Recall the Samudra Manthan, the churning of the cosmic ocean. When the universe churned for the nectar of immortality, what arose first was not bliss, but Halahala—a poison so vile it threatened to burn existence into nothingness.
The gods, in their vanity, fled. The demons, in their greed, ran. The world stood on the brink of annihilation.
Who saves a world that created its own poison?
Only Shiva.
He did not judge the gods for their greed. He did not blame the demons. He simply opened His mouth and drank the darkness. He took the agony of the world and held it in His throat, turning it blue.
He became Neelkanth.
This is the spiritual essence of His protection. Shiva does not promise that your life will be free of poison. Pain, betrayal, loss, and suffering are the Halahala of our human existence. They will rise.
But Shiva teaches us the alchemy of the soul. He shows us that we need not swallow the poison (and let it destroy us from the inside with bitterness), nor must we spit it out (and harm others with our anger). We can hold it. We can suspend it in the throat of our awareness. We can let the heat of life’s suffering burn away our ego, leaving us pure, leaving us essentially Him.
He protects the universe by showing us how to bear the unbearable with grace.
The Dance of dissolution: The Liberator
Why do we fear the end? Why do we cling to forms that must inevitably fade?
Shiva is the Mahakala, the Great Time. He is the Destroyer, yes, but what does He destroy? He destroys the chains that bind you. He destroys the illusion that you are separate from God.
When Shiva dances the Tandava, the ground shakes, the stars scatter, and the universe dissolves into fire. It sounds terrifying to the mind, but to the spirit, it is the ultimate liberation.
Imagine a child building a sandcastle. He loves it. But eventually, the tide must come. Shiva is that tide. He washes away the temporary sandcastles of our lives—our status, our wealth, our petty grievances—so that the ocean of Truth remains.
He is not destroying you. He is destroying everything that is not you, so that the real You can shine. He is the benevolent force that says, “Let go. Return to the source.”
The Night of Stillness: Why Shivratri Matters
And then, there is the Night. Mahashivratri.

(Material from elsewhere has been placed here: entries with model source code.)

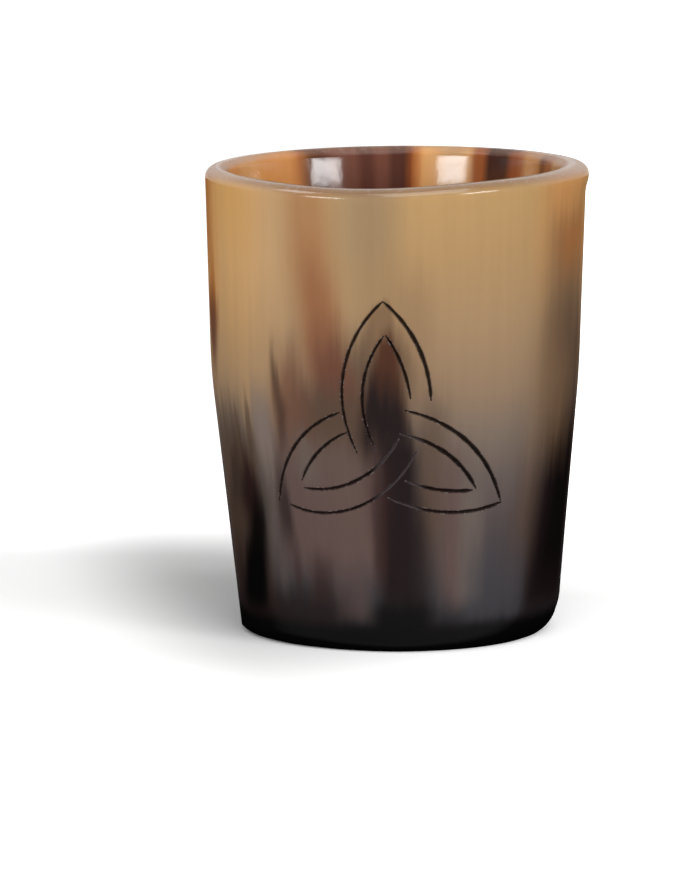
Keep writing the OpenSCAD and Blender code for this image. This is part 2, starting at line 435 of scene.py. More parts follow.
def sanded_radius(azimuth, z):
    """Radius that sanding the foot leaves at height z."""
    edge = np.interp(np.degrees(azimuth), FOOT_DEGREES, FOOT_RADII)
    top = SANDED_ROUND * (math.sin(SANDED_LOW) - math.sin(SANDED_HIGH))
    sine = math.sin(SANDED_LOW) - np.minimum(z, top) / SANDED_ROUND
    arc = SANDED_ROUND * (np.sqrt(1 - sine * sine) - math.cos(SANDED_LOW))
    return edge + arc + np.maximum(z - top, 0) * math.tan(SANDED_HIGH)


def unevenness(azimuth, z, start):
    """Slow swells left by hand sanding, between about -1 and 1."""
    return (
        0.45 * np.sin(2 * azimuth + 0.031 * z + start)
        + 0.30 * np.sin(3 * azimuth - 0.083 * z + 2.1 * start)
        + 0.25 * np.sin(5 * azimuth + 0.147 * z + 3.7 * start)
    )


def outside_radius(cup, azimuth, z):
    """Radius of the finished outside at an azimuth and height."""
    radius = soft_min(taper_radius(cup, z), sanded_radius(azimuth, z), SANDED_SOFTNESS)
    swell = cup["waviness"] * fade(z, 2, 10) * unevenness(azimuth, z, 0.8)
    right = hump(azimuth, LIP_BULGE_MIDDLE, LIP_BULGE_SPREAD)
    bulge = LIP_BULGE * right * fade(z, cup["height"] - 3.6, cup["height"] - 1.6)
    return radius + swell + bulge


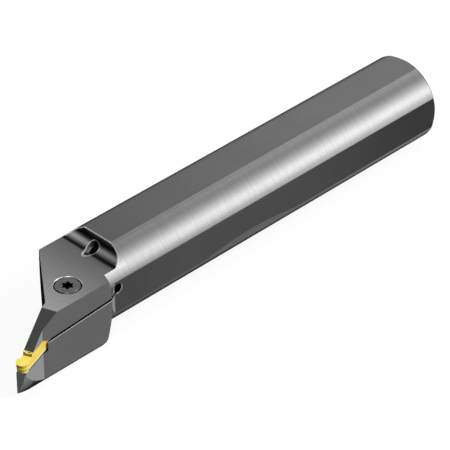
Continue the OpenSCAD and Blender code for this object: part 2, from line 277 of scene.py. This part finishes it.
def insert_coating():
    m, g, bsdf = new_material("insert_coating")
    p = g.add("ShaderNodeTexCoord").outputs["Object"]
    z = g.xyz(p)[2]
    normal = g.add("ShaderNodeNewGeometry").outputs["Normal"]
    nx, ny, nz = g.xyz(normal)
    soft = g.add("ShaderNodeBevel", samples=8)
    g.put(soft.inputs["Radius"], 0.00020)
    edge = g.math("SUBTRACT", 1.0, g.vmath("DOT_PRODUCT", soft.outputs[0], normal, out=1), clamp=True)
    edge = g.span(edge, 0.01, 0.2)
    grain = g.noise(p, 9000.0, 2.0, 0.6)
    cloud = g.noise(p, 420.0, 2.0, 0.5)
    # painted light: the top and the sides are lit and shaded copies of one coating, each tone set by the way the face
    # turns
    top = g.mix(g.span(cloud, 0.3, 0.7), (0.65, 0.54, 0.088), (0.70, 0.60, 0.112))
    ground = g.mix(g.span(cloud, 0.3, 0.7), (0.84, 0.60, 0.090), (0.90, 0.67, 0.108))
    # painted shade on the faces turned to -x, under the nose
    end = g.math("MULTIPLY", g.span(nx, -0.45, -0.75), g.span(nz, 0.7, 0.4))
    ground = g.mix(end, ground, (0.62, 0.70, 0.46), "MULTIPLY")
    base = g.mix(g.span(nz, 0.4, 0.7), ground, top)
    # painted shade on the slanted wall between the land and the cutting face
    former = g.math("MULTIPLY", g.math("MULTIPLY", g.span(nz, 0.1, 0.2), g.span(nz, 0.9, 0.8)), g.span(z, 0.0, 0.0002))
    base = g.mix(former, base, (0.50, 0.45, 0.62), "MULTIPLY")
    # painted highlight: a cream line along the sides' lower edge
    foot = g.math("MULTIPLY", g.span(z, -0.0033, -0.0037), g.span(ny, -0.7, -0.8))
    base = g.mix(g.math("MULTIPLY", foot, 0.8), base, (0.97, 0.88, 0.40))
    # painted highlight along the edges
    base = g.mix(g.math("MULTIPLY", edge, 0.5), base, (0.97, 0.87, 0.40))
    g.put(bsdf.inputs["Base Color"], base)
    bsdf.inputs["Metallic"].default_value = 0.0
    g.put(bsdf.inputs["Roughness"], g.span(grain, 0.3, 0.7, 0.36, 0.46, "LINEAR"))
    bsdf.inputs["Specular IOR Level"].default_value = 0.5
    g.put(bsdf.inputs["Normal"], g.bump(grain, 0.000002, 1.0, soft.outputs[0]))
    return m


def screw_steel():
    m, g, bsdf = new_material("screw_steel")
    p = g.add("ShaderNodeTexCoord").outputs["Object"]
    x, y, z = g.xyz(p)
    normal = g.add("ShaderNodeNewGeometry").outputs["Normal"]
    soft = g.add("ShaderNodeBevel", samples=6)
    g.put(soft.inputs["Radius"], 0.00012)
    edge = g.math("SUBTRACT", 1.0, g.vmath("DOT_PRODUCT", soft.outputs[0], normal, out=1), clamp=True)
    edge = g.span(edge, 0.01, 0.2)
    dx = g.math("SUBTRACT", x, SCREW[0])
    dy = g.math("SUBTRACT", y, SCREW[1])
    r = g.math("SQRT", g.math("ADD", g.math("MULTIPLY", dx, dx), g.math("MULTIPLY", dy, dy)))
    turning = g.noise(g.math("ADD", r, g.math("MULTIPLY", z, 0.3)), 9000.0, 2.0, 0.6, "1D")
    cloud = g.noise(p, 1900.0, 2.0, 0.5)
    base = g.mix(g.span(cloud, 0.35, 0.65), (0.42, 0.42, 0.425), (0.70, 0.70, 0.705))
    # painted highlight along the edges
    base = g.mix(g.math("MULTIPLY", edge, 0.25), base, (0.70, 0.70, 0.71))
    # painted shade on the head's side below its top face
    base = g.mix(g.span(z, 0.01198, 0.0118), base, (0.06, 0.06, 0.062))
    g.put(bsdf.inputs["Base Color"], base)
    bsdf.inputs["Metallic"].default_value = 1.0
    g.put(bsdf.inputs["Roughness"], g.span(turning, 0.3, 0.7, 0.26, 0.36, "LINEAR"))
    g.put(bsdf.inputs["Normal"], g.bump(turning, 0.0000015, 1.0, soft.outputs[0]))
    return m


MATERIALS = {"bar_body": bar_steel(), "cutting_insert": insert_coating(), "clamp_screw": screw_steel()}
for name, material in MATERIALS.items():
    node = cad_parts[name]
    if not node.material_slots:
        node.data.materials.append(material)
    for s in node.material_slots:
        s.material = material


# ---------------------------------------------------------------- floor and light
def floor():
    mesh = bpy.data.meshes.new("floor")
    h = 6.0
    zf = CAD_BOX[0][2] - 0.00002
    mesh.from_pydata([(-h, -h, zf), (h, -h, zf), (h, h, zf), (-h, h, zf)], [], [(0, 1, 2, 3)])
    o = bpy.data.objects.new("floor", mesh)
    bpy.context.scene.collection.objects.link(o)
    m = bpy.data.materials.new("floor_paper")
    m.use_nodes = True
    nt = m.node_tree
    nt.nodes.clear()
    g = Nodes(nt)
    out = g.add("ShaderNodeOutputMaterial")
    diffuse = g.add("ShaderNodeBsdfDiffuse")
    g.put(diffuse.inputs["Color"], (0.12, 0.12, 0.12))
    glow = g.add("ShaderNodeEmission")
    g.put(glow.inputs["Color"], (1.0, 1.0, 1.0))
    g.put(glow.inputs["Strength"], 0.87)
    add = g.add("ShaderNodeAddShader")
    nt.links.new(diffuse.outputs[0], add.inputs[0])
    nt.links.new(glow.outputs[0], add.inputs[1])
    nt.links.new(add.outputs[0], out.inputs[0])
    mesh.materials.append(m)
    o.visible_glossy = False
    o.visible_diffuse = False
    return o


# broad soft lights of the dome: direction, tightness, strength
LOBES = [
    ((0.53, -0.39, 0.75), 14, 0.339),
    ((0.51, -0.77, 0.39), 14, 0.936),
    ((0.36, -0.74, -0.57), 14, 0.143),
    ((0.64, 0.56, 0.54), 70, 0.567),
    ((0.64, -0.06, 0.77), 70, 0.786),
    ((0.64, -0.44, 0.63), 70, 0.173),
    ((0.64, -0.59, 0.50), 70, 0.695),
    ((0.64, -0.70, 0.33), 70, 1.823),
    ((0.64, -0.76, 0.13), 70, 0.644),
    ((0.63, 0.05, -0.77), 70, 0.230),
    ((0.60, 0.80, -0.06), 70, 0.290),
    ((0.79, -0.09, -0.60), 70, 0.526),
    ((0.80, 0.13, -0.58), 110, 0.350),
    ((-0.10, 0.61, 0.79), 70, 0.061),
    ((-0.34, 0.61, 0.71), 70, 0.295),
    ((-0.54, 0.61, 0.58), 70, 0.309),
    ((-0.46, -0.38, 0.80), 40, 1.500),
    ((-0.84, -0.38, 0.39), 40, 1.400),
    ((-0.69, -0.55, 0.48), 14, 0.250),
    ((-0.31, -0.92, 0.25), 20, 0.450),
    ((-0.20, 0.95, 0.20), 20, 0.450),
    ((-0.20, 0.75, -0.65), 20, 0.300),
    ((0.05, -0.93, -0.37), 30, 0.350),
    ((0.94, 0.00, -0.34), 40, 0.300),
    ((0.94, 0.00, 0.34), 30, 0.300),
    ((-0.94, 0.05, -0.34), 30, 0.250),
    ((0.58, -0.30, -0.76), 70, 0.300),
    ((-0.57, -0.58, -0.58), 40, 0.800),
]
# dark cloths that keep light off the dim base: direction, inner and outer half angle, share left
FLAGS = [
    ((0.35, 0.57, 0.74), 8.0, 24.0, 0.10),
    ((0.41, 0.70, -0.58), 10.0, 30.0, 0.03),
    ((0.62, 0.50, -0.60), 16.0, 32.0, 0.02),
    ((-0.81, 0.57, -0.14), 14.0, 32.0, 0.12),
]
DIM = 0.07


def studio():
    """A soft, graded studio dome: dim all round, with a few broad soft lights."""
    w = bpy.data.worlds.new("studio")
    bpy.context.scene.world = w
    w.use_nodes = True
    nt = w.node_tree
    nt.nodes.clear()
    g = Nodes(nt)
    d = g.vmath("NORMALIZE", g.add("ShaderNodeTexCoord").outputs["Generated"])
    total = DIM
    for direction, inner, outer, keep in FLAGS:
        c = g.vmath("DOT_PRODUCT", d, tuple(Vector(direction).normalized()), out=1)
        total = g.math("MULTIPLY", total, g.span(c, math.cos(math.radians(outer)), math.cos(math.radians(inner)), 1.0, keep))
    for direction, tight, strength in LOBES:
        c = g.vmath("DOT_PRODUCT", d, tuple(Vector(direction).normalized()), out=1)
        fall = g.math("EXPONENT", g.math("MULTIPLY", g.math("SUBTRACT", c, 1.0), float(tight)))
        total = g.math("ADD", total, g.math("MULTIPLY", fall, strength))
    back = g.add("ShaderNodeBackground")
    g.put(back.inputs["Color"], (1.0, 1.0, 1.0))
    g.put(back.inputs["Strength"], total)
    seen = g.add("ShaderNodeBackground")
    g.put(seen.inputs["Color"], (0.97, 0.97, 0.97))
    path = g.add("ShaderNodeLightPath").outputs["Is Camera Ray"]
    mix = g.add("ShaderNodeMixShader")
    nt.links.new(path, mix.inputs[0])
    nt.links.new(back.outputs[0], mix.inputs[1])
    nt.links.new(seen.outputs[0], mix.inputs[2])
    out = g.add("ShaderNodeOutputWorld")
    nt.links.new(mix.outputs[0], out.inputs[0])


def area(name, location, target, size, power):
    """A soft light that only matt surfaces answer to, so that it leaves no glare on the steel."""
    light = bpy.data.lights.new(name, "AREA")
    light.shape = "DISK"
    light.size = size
    light.energy = power
    o = bpy.data.objects.new(name, light)
    bpy.context.scene.collection.objects.link(o)
    o.location = location
    o.rotation_mode = "QUATERNION"
    o.rotation_quaternion = (Vector(target) - Vector(location)).to_track_quat("-Z", "Y")
    o.visible_glossy = False
    o.visible_camera = False
    return o


floor()
studio()
area("soft_key", (0.35, -1.0, 1.0), (-0.12, 0.0, 0.0), 0.9, 22.0)
area("soft_top", (-0.2, 0.2, 1.5), (-0.12, 0.0, 0.0), 1.2, 14.0)


# ---------------------------------------------------------------- camera
def camera():
    data = bpy.data.cameras.new("camera")
    o = bpy.data.objects.new("camera", data)
    bpy.context.scene.collection.objects.link(o)
    az, el = math.radians(-45.0), math.radians(35.56)
    back = Vector((math.sin(az) * math.cos(el), -math.cos(az) * math.cos(el), math.sin(el)))
    right = Vector((math.cos(az), math.sin(az), 0.0))
    up = back.cross(right)
    turn = Matrix((right, up, back)).transposed()
    o.matrix_world = Matrix.Translation((-0.81996, -0.70550, 0.69920)) @ turn.to_4x4()
    data.sensor_width = 36.0
    data.sensor_fit = "HORIZONTAL"
    data.lens = 2842.7 / 450.0 * 36.0
    data.clip_start = 0.01
    data.clip_end = 50.0
    bpy.context.scene.camera = o


camera()
bpy.context.scene.view_settings.view_transform = "Standard"
bpy.context.scene.view_settings.look = "None"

In a world that celebrates the light, Shiva claims the dark. We are often afraid of darkness; we associate it with ignorance and fear. But Shiva is the darkness of the womb, the darkness of deep space, the darkness of absolute rest.
Light is finite; it needs a source. The sun will burn out. A bulb will die. But darkness? Darkness is all-pervading. Darkness is infinite. It holds everything.
Shivratri is the night we celebrate this Infinite Darkness. It is the night the planetary positions create a natural upsurge of energy, a ladder for the soul to climb.
It is said that on this night, Shiva is not in meditation; He is in a state of absolute union with Shakti. The stillness meets the energy. The silence meets the sound.
For the seeker, this is not just a festival. It is an opportunity to dissolve. To sit with the spine erect and say to the universe: “I am willing to drop my defenses. I am willing to stop running. I am willing to be nothing.”
The Call of the Conch
Can you hear it? The faint sound of the conch shell blowing in the distance? The rhythmic beat of the Damru?
It is calling you home.
Shiva is not a person. He is a state of being. He is that moment of perfect clarity when you watch a sunset and forget your name. He is the strength that rises in you when you have nothing left to give. He is the silence that comforts you when the world is too loud.
He is the Adi Yogi, waiting for you to close your eyes and look within. He is the Protector, holding your poison so you can taste the nectar.
So, light a lamp. Sit in the dark. Chant His name, not with your lips, but with your breath.
Om Namah Shivaya.
Let the “I” fade away. Let the “Shiva” remain. For in the end, there is nothing else.